Some traditional Labour constituencies, such as Darlington, Sedgefield and Workington, in the north of England, have a Conservative MP for the first time in decades - or in the case of Bishop Auckland and Blyth Valley - for the first time since the seat was created.
Mr Corbyn was re-elected with a reduced majority of 26,188 as the MP for Islington North.
A brutal leadership battle is almost inevitable.
The likely candidates are keeping their powder dry, but skirmishes have begun over the reasons for Labour's lowest tally of seats since the 1930s.
Those close to Jeremy Corbyn blamed Brexit, media hostility… even the weather.
The party chairman Ian Lavery singled out the party's commitment to a second referendum.
And Laura Parker from the left-wing grassroots group, Momentum, insisted Jeremy Corbyn was the victim of unfortunate political timing.
Reflecting on his party's defeat, My Corbyn said: "My whole strategy was to reach out beyond the Brexit divide to try and bring people together because ultimately the country has to come together."
The party promised to renegotiate Prime Minister Boris Johnson's Brexit deal, and put it to a referendum vote alongside the option of remaining in the EU.
Asked what went wrong for the party, he said: "Those in Leave areas, in some numbers, voted for Brexit or Conservative candidates which meant that we lost a number of seats and we didn't make the gains that I'd hoped we could have done".
Asked whether "Corbynism" is now dead, he said: "There is no such thing as Corbyninsm… there is socialism."
He added: "I don't think [socialist ideas] are unelectable."
Mr Corbyn said his party's policies were individually "very popular" and there was no "huge debate" about them within the party.

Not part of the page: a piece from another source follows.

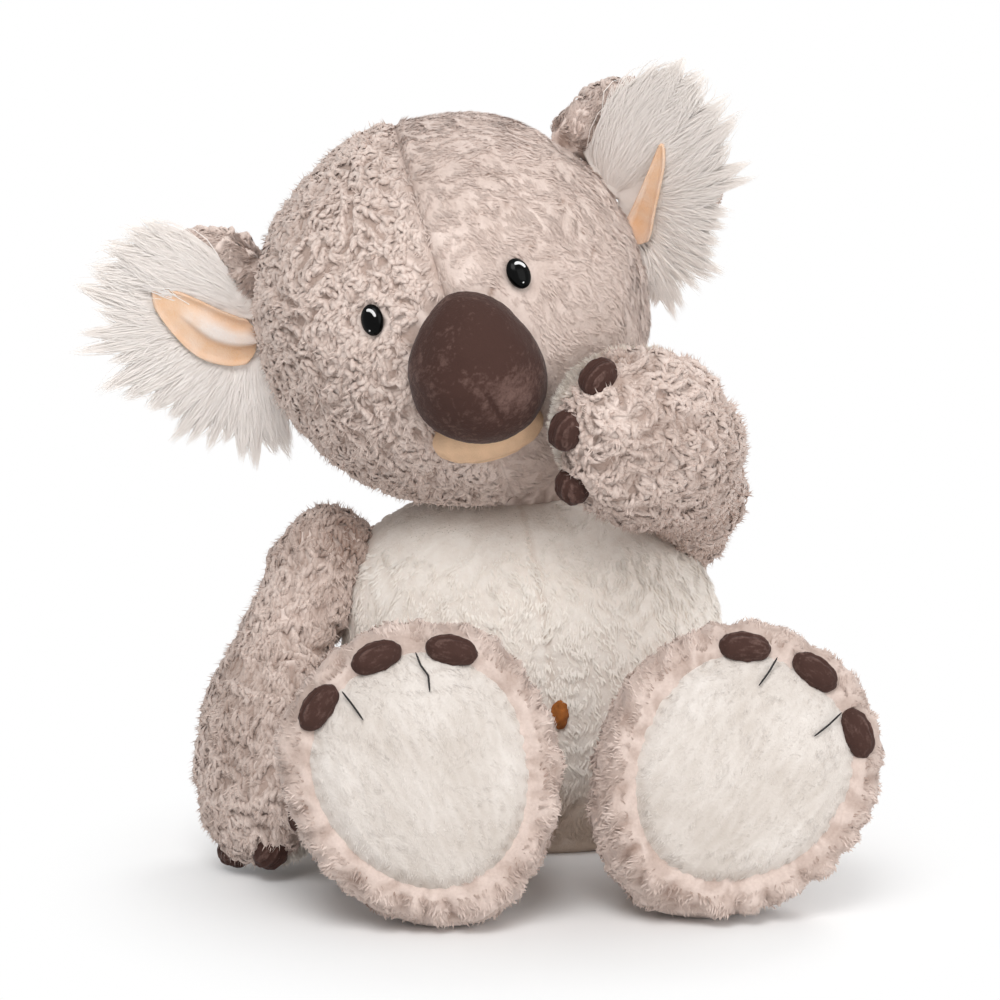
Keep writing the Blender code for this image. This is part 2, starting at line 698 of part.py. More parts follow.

Dame Margaret Hodge, MP for Barking, said under Mr Corbyn's leadership, Labour had become the "nasty party", with anti-Semitism allowed to flourish.
Speaking about his party's handling of the issue, the Labour leader said: "I inherited a system that didn't work in the Labour party on anti-Semitism, I introduced the rule changes necessary to deal with it and they're in operation.
"Anti-Semitism is an absolute evil curse within our society and I will always condemn it and also do and always will".
Meanwhile, the rapper Stormzy, who backed Labour ahead of the election and described Mr Corbyn as "a man of hope", has told BBC Radio 1Xtra that the result feels like "a dark cloud".